- **Required task**: Report how many lines hold the string "behaviour". Give the number and nothing else.

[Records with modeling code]
____
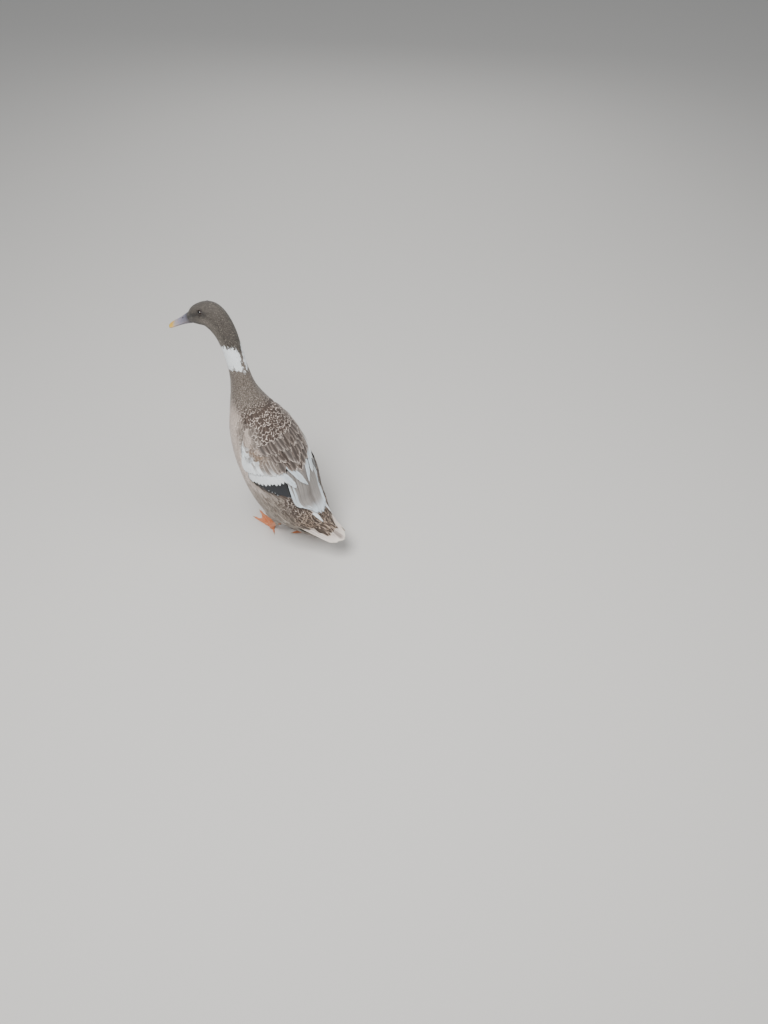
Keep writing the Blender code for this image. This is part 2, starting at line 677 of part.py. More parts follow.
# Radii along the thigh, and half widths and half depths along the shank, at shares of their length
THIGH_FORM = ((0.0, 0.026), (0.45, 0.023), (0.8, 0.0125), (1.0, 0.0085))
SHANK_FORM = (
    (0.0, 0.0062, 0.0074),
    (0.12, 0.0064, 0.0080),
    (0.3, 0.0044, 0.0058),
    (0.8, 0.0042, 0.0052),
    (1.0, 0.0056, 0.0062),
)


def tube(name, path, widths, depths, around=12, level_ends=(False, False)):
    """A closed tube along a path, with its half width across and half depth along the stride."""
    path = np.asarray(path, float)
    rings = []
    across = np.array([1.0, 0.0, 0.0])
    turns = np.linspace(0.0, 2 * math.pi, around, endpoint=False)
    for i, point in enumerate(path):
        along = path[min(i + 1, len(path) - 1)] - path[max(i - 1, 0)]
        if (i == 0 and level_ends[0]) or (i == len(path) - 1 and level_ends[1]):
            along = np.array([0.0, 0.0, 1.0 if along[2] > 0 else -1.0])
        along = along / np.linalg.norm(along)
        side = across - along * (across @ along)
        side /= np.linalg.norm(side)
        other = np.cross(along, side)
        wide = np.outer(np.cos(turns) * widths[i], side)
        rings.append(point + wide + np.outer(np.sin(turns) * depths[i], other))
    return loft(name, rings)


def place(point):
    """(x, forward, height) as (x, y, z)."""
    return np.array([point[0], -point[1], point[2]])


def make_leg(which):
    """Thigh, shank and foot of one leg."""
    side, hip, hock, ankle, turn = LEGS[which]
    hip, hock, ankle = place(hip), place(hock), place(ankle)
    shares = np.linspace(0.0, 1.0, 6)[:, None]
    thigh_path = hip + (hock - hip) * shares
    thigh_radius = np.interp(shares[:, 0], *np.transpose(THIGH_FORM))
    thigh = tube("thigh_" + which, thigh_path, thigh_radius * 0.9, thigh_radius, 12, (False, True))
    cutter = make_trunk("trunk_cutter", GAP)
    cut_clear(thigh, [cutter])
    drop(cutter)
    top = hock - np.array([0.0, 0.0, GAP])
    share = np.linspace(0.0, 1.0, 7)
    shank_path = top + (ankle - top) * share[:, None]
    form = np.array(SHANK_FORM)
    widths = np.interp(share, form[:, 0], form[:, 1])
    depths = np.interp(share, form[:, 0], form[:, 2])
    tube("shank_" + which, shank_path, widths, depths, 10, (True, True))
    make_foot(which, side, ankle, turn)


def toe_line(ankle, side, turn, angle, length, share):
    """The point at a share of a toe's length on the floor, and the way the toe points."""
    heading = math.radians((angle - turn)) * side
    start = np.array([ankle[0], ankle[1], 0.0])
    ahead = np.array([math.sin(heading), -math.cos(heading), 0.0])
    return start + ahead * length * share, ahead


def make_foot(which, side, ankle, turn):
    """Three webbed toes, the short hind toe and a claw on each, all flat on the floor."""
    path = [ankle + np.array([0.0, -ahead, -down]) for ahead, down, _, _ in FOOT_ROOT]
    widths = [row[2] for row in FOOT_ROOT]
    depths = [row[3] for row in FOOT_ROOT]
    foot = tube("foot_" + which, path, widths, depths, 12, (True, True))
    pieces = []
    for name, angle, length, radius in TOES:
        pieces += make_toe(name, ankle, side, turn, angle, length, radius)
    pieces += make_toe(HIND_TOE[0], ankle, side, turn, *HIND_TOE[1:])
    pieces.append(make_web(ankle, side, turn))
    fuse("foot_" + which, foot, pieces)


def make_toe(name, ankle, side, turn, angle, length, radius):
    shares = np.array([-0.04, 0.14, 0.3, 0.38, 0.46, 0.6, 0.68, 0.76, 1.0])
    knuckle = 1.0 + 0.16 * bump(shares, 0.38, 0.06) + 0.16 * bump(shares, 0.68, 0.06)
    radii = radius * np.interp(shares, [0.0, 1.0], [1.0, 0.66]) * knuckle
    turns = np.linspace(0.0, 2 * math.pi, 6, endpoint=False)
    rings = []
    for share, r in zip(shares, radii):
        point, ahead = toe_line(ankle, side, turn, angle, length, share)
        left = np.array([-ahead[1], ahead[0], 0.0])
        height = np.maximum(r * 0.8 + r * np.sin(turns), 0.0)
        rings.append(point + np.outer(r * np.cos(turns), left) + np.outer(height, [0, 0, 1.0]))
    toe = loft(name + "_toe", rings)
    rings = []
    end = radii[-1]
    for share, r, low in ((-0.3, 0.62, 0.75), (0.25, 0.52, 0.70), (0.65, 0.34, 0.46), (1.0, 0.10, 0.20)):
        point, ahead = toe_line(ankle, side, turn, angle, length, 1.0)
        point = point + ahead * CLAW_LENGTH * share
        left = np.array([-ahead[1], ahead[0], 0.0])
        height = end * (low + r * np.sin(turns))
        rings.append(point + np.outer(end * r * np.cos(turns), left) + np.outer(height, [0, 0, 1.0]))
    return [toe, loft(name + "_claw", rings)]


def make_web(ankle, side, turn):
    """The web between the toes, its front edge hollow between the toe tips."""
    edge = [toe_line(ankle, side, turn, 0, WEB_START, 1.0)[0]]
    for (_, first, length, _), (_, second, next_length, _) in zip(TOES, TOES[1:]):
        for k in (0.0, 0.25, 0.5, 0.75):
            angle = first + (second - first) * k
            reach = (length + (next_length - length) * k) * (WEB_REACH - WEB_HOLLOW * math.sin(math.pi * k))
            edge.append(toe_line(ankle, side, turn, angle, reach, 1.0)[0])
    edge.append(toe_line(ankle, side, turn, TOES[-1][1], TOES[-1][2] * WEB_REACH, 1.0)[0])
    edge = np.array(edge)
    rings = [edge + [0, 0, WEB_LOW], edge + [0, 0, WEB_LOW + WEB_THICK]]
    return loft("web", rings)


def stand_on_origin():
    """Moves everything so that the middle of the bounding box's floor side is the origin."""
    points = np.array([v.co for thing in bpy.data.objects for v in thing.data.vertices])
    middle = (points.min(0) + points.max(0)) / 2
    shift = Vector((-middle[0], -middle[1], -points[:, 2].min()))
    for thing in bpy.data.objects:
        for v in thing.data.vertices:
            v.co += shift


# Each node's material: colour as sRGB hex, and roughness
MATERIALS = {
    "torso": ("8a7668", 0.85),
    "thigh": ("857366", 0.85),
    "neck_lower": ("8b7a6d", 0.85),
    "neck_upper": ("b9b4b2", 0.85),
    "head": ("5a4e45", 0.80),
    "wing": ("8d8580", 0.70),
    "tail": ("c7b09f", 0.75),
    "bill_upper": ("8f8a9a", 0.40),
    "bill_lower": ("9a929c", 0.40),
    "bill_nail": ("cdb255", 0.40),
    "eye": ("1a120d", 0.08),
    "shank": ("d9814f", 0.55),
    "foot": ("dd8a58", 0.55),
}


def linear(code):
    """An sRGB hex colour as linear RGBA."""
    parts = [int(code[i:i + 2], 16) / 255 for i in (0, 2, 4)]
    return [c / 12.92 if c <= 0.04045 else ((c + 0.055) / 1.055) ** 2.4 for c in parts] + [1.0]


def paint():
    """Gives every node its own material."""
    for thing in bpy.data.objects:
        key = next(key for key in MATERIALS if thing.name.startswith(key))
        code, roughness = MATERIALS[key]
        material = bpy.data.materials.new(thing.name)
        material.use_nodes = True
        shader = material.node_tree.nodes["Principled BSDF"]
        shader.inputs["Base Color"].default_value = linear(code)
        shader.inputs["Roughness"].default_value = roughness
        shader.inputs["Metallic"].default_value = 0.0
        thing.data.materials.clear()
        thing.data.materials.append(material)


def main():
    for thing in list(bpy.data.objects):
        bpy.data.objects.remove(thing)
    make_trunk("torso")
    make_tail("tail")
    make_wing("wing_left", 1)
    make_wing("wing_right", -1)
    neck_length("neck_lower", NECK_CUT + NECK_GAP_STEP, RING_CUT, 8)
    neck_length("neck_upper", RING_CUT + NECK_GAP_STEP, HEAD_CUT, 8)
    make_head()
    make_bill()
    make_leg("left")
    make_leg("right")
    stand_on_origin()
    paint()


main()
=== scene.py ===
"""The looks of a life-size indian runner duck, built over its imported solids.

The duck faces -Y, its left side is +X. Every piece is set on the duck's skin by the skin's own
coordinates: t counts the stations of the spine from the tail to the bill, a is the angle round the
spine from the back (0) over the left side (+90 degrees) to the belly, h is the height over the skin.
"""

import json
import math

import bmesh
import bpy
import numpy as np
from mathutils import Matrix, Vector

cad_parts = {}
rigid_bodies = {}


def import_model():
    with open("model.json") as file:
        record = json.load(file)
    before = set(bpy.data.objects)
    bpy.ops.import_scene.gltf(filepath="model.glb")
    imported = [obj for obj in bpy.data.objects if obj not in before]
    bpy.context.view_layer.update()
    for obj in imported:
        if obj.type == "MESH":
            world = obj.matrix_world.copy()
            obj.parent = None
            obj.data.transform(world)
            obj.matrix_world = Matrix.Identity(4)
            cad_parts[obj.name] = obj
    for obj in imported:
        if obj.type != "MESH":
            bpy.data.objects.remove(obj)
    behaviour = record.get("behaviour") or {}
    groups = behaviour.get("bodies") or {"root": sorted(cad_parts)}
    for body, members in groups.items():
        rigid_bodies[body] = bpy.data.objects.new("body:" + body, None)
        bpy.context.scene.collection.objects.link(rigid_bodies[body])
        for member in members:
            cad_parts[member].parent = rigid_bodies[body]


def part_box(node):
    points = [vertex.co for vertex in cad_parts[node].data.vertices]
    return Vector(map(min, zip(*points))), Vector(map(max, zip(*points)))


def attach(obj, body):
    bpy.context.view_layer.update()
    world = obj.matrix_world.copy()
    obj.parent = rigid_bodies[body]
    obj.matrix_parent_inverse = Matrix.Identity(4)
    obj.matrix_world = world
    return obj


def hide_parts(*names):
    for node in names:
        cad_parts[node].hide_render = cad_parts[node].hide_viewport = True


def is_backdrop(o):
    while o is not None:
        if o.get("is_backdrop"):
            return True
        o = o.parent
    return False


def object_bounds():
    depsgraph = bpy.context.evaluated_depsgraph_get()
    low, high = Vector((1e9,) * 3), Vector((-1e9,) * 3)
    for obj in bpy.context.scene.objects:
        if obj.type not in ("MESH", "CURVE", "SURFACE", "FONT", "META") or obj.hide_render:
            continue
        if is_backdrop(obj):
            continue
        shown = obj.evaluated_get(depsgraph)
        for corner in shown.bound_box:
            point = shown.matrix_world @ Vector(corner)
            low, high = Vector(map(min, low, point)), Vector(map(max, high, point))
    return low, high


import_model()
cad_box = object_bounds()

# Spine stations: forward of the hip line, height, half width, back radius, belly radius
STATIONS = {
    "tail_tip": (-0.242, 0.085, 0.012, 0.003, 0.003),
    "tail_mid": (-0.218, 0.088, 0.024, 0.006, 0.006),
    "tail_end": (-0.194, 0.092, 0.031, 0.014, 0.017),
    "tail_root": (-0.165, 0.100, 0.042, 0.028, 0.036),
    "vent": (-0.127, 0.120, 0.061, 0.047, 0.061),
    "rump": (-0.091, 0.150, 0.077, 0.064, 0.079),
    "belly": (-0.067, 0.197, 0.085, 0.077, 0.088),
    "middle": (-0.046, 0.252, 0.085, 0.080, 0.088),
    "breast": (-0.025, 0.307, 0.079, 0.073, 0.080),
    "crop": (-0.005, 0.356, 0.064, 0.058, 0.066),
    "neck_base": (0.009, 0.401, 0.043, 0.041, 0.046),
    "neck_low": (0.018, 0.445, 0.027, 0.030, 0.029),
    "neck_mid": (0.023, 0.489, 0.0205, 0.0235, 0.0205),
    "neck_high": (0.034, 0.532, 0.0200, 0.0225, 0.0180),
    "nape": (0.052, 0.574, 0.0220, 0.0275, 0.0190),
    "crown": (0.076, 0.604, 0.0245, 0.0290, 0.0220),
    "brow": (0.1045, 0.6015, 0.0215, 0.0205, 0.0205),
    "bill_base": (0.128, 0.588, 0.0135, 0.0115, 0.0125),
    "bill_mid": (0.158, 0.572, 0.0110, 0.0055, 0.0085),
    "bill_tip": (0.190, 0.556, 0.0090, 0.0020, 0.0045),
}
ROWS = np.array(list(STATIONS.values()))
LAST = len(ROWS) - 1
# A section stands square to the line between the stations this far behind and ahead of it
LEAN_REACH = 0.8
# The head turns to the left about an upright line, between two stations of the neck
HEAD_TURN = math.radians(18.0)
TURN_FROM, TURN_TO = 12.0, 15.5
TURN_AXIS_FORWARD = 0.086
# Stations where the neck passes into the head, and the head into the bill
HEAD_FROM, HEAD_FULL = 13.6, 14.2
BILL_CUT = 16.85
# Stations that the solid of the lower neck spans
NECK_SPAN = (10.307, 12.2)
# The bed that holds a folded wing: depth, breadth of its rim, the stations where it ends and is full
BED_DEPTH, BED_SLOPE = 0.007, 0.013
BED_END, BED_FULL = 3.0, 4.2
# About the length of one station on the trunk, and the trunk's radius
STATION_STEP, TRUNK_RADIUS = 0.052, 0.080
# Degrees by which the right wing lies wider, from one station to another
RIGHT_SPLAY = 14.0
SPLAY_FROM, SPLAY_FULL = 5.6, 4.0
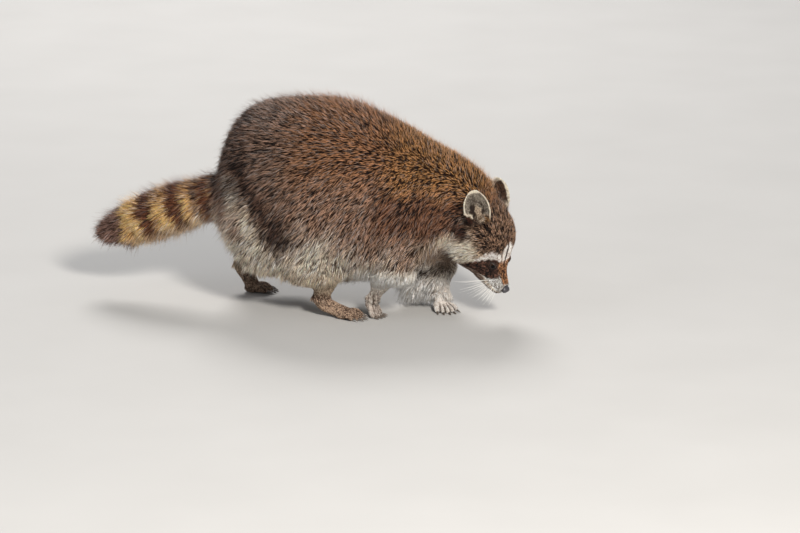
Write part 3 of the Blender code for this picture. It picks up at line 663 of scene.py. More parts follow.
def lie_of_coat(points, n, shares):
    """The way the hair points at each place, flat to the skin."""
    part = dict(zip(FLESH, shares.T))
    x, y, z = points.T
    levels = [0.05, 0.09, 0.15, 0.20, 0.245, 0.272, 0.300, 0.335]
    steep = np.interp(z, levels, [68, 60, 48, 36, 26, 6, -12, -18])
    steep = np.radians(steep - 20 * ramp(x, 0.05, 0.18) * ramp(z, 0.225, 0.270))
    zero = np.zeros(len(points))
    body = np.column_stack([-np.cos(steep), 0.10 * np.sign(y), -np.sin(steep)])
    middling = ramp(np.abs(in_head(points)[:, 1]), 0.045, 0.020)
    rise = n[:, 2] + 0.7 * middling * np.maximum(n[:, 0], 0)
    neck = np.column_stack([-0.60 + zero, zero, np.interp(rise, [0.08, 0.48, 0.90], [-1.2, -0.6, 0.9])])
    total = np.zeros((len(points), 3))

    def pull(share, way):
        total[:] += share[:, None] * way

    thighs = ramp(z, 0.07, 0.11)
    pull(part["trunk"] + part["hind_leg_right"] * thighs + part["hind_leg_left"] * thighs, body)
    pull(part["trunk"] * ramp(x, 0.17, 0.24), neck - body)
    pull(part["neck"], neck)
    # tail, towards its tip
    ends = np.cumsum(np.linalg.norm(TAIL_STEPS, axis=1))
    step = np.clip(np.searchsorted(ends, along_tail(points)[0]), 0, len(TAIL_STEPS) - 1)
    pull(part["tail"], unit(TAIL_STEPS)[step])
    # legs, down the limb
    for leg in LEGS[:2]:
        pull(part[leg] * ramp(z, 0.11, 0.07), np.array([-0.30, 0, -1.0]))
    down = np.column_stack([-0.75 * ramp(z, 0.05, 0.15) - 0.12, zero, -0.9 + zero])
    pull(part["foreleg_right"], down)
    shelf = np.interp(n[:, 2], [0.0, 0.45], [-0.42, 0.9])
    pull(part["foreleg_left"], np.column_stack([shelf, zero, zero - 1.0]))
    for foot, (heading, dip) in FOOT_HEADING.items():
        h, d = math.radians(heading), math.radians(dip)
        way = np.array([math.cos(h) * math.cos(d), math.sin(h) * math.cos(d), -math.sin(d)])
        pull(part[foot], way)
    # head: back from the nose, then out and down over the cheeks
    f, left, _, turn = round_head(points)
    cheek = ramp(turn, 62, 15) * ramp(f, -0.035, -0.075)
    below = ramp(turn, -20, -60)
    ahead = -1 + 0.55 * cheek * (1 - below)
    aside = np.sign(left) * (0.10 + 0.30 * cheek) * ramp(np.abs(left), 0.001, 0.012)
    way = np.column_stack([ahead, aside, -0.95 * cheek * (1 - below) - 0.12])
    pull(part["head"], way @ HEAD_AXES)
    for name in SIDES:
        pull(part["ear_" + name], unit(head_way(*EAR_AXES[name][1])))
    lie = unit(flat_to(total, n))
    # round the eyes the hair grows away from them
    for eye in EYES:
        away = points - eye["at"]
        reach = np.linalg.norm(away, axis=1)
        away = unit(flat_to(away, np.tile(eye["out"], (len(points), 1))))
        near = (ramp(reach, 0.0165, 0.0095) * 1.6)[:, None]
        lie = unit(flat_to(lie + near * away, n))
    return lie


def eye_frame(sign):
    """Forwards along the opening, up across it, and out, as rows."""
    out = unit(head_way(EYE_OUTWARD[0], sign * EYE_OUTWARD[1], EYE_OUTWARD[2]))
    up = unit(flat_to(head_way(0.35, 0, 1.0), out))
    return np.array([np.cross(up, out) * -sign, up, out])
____
- **Solution**: 2